# Ram Air question



## Pontiac Tempest Cstm (Jun 18, 2008)

hey, does any one make a kit for early RA GTO's like the later GTO's ram air set up.i know the earlier GTO ram air was "fair weather" and the scoop was always open and couldnt be open and closed like the later GTO's.if nobody has a kit do you think it would be possible to make one my self?i wouldnt imagine it being to hard.maybe buy a set up from a T/A or GTO and buy the RA air cleaner and just fit it to my hood and make it work some how.idk i was just curious


----------



## Rukee (Feb 8, 2007)

I know I`ve seen kits for the `65 Tri-Power cars.


----------



## Pontiac Tempest Cstm (Jun 18, 2008)

do you know where you seen it??


----------



## Rukee (Feb 8, 2007)

It was awhile ago, doing a search now I see Ames offers a plastic RAM Air pan with seal for $140.00, they show the metal ones discontinued. I was considering buying one a while ago when I first seen them, but they weren`t offered untill late `65 and mine is an early `65. I believe it would make a HUGE difference in HP, in keeping the temp down, and keeping the air filters clean.


----------



## geeteeohguy (Feb 2, 2008)

I have one that I bought in 1980 for $40 new. It's a fiberglass repro. I've run it on several cars, and I can't say that there is a noticeable difference. Nothing "seat of the pants". I never ran the cars on the 1/4 mile and had them timed to verify any improvements. The air cleaners get way dirtier faster, but the cooler air is help for any hot Poncho motor. Instead of cutting my scoop out, I milled the back side, until the horizontal bars showed daylight. It looks great, and keeps the bugs out. Takes less than a half hour to do with a die grinder and a wheel. I'm not using my set=up currently because I don't want to cut the hood on my '65. (You have to cut away a small flap of metal behind the scoop piece).


----------



## Pontiac Tempest Cstm (Jun 18, 2008)

yea i noticed the small flaps.thats also why i wanted to do it is because my car runs alittle hot.about 200 on a cool day 215 on a hot day.but i think the gauges just have an override because i shut it off and it goes way over 240 and it doesnt over heat or crank slow when i start it back up.so just mill out the back of the scoop insert until it light goes threw?what about if it rains will water get into it..thats my biggest fear.i cover it on rainy days and at night anyways.

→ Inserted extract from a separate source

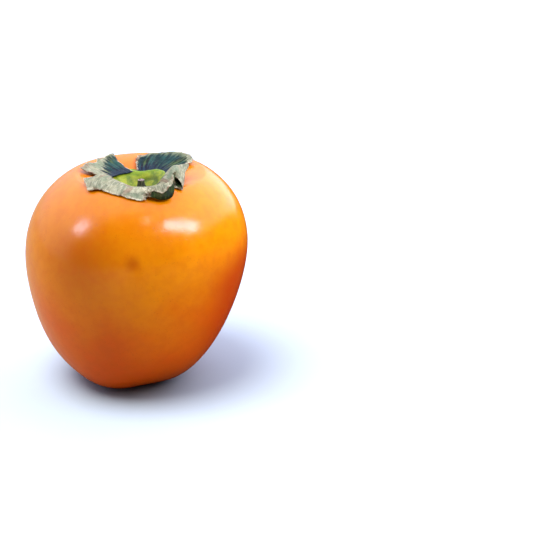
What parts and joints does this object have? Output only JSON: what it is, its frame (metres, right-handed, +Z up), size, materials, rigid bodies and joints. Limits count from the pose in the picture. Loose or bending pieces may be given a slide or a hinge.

my friends scoops always open 
and my blue ford pick up is too.it has a 57 tbird scoop.i never seen any water in the engine compartment.


----------



## Pontiac Tempest Cstm (Jun 18, 2008)

i just like the whole ram air deal lol.so ames?


----------



## Pontiac Tempest Cstm (Jun 18, 2008)

i thought it does add hp.because ive seen that non ram air 389's make 335 hp and ram air makes 360.isnt that because of the ram air??sorry for posting 3 times in a row lol


----------



## VettenGoat (Jun 19, 2007)

I think you're confusing the hp ratings with the Ram Air option. The 335 rated 389 had a Carter 4 bbl carb, the 360 had the tri-power and a different cam. You will get a bit more power if you open up the scoops, but nothing earth shaking. You'll need to mill the backing off the scoop, and cut out a portion of the hood frame. That alone will give you better flow, I'm honestly a little skeptical of the benefits of adding a pan on top of the carbs. Open the scoop and use a low restriction air cleaner; you're result will be good and you won't be out $150 for the pan.

Mike


----------



## Eric Animal (Oct 28, 2007)

Tempest, If you use an open scoop, AND the pan and seal, you will only be intaking cooler outside air into your carb. If you open the scoop, and don,t use the pan and seal, you will be getting a mix of outside the hood air, and under the hood air. ( this will probably not help performance at all).......SOMETIMES opening a hood scoop COULD disturb the flow of air through the engine compartment, causing a rise in coolant temperature. The air should enter the radiator grill, pass thur the radiator, then exit down the sides of the engine and out underneath the car (it is actually helped by the venturi effect,and forward motion of the car). So....sealing the ramair system would be the way to go, even though you probably won't realize much if any performance gain......I THINK you can get a full ram air set up, repro, from OPGI, YEAR ONE, or PARTSPLACE.........not sure which. Eric the Rocket Scientist Animal:cheers


----------



## Pontiac Tempest Cstm (Jun 18, 2008)

yes i did get them confused..thanks for your help.im not sure what im doing yet.that spectre intake or just a ram air pan


----------